Un diagnostic des coûts de production et des charges de mécanisation permet de s’interroger pour identifier d’où proviennent les écarts et se poser les bonnes questions. Dans les faits, le coût réel de la mécanisation est peu connu. Les préconisations sur l’évolution du parc matériel prévoient d’aborder la réalité complète de l’exploitation, de son système de production, de la main-d’œuvre. Une analyse de la situation peut être réalisée, sous différentes formes (conseil individuel ou collectif, formation).
Des outils sont là pour le diagnostic et la mise en place de solutions d’économies. Des initiatives existent en régions. Pour accompagner les exploitations, le réseau Cuma fournit des outils de conseils et collectionne les références chiffrées.
Analyser ses charges
Il propose par exemple Mécagest Pro, une méthode informatisée capable d’analyser toutes les charges de mécanisation d’une exploitation, en intégrant les apports des tiers et en évitant les biais liés aux politiques fiscales et au financement de l’exploitation.

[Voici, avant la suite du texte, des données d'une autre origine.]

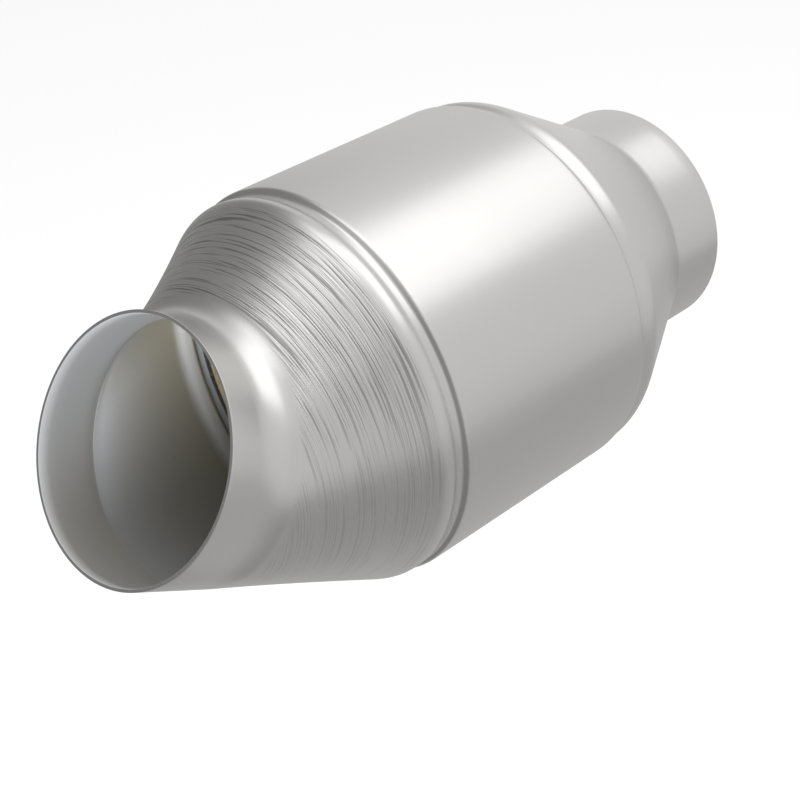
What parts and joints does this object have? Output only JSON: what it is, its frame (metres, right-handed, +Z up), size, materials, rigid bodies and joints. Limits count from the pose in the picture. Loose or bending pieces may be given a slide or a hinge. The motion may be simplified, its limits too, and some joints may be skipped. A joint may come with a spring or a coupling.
{
  "type": "catalytic converter",
  "caption": "Catalytic converter: round spun steel shell with rolled grooves, straight outlet neck, inlet neck tilted up, ceramic honeycomb inside.",
  "frame": {"origin": "centre of the outlet's mouth", "axes": "+X along the body's axis out of the outlet, +Z up, so that the inlet neck at -X tilts up towards its mouth; Y=0 is the mirror plane"},
  "size_m": [0.2398, 0.127, 0.127],
  "materials": {
    "shell_steel": "spun, bright satin",
    "ceramic": "matt tan ceramic",
    "mat_fibre": "pressed fibre",
    "knitted_wire": "knitted wire, pressed"
  },
  "bodies": {
    "root": {"shell": "shell_steel", "honeycomb": "ceramic", "mat": "mat_fibre", "inlet_end_ring": "knitted_wire", "outlet_end_ring": "knitted_wire"}
  },
  "joints": []
}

Cet outil permet d’étudier les coûts selon les six grands postes de mécanisation (traction, transports, travail du sol…), de simuler l’évolution sur plusieurs années et de faire des analyses de groupes. « Il nous sert à mettre à jour nos références. Sur la région Bourgogne-Franche-Comté, on utilise Flash’Méca, un outil développé par la chambre d’agriculture de l’Yonne. Il apporte un diagnostic rapide des charges de mécanisation et identifie les premières pistes d’actions », note Jean-Philippe Rousseau, directeur FRCuma Bourgogne-Franche-Comté.
Dans l’Ouest, la fédération de Cuma a conçu l’outil Mécaflash. Il détermine en quelques minutes les charges de mécanisation et le besoin en heures de tracteurs de forte puissance. Il existe désormais dans différentes versions régionales.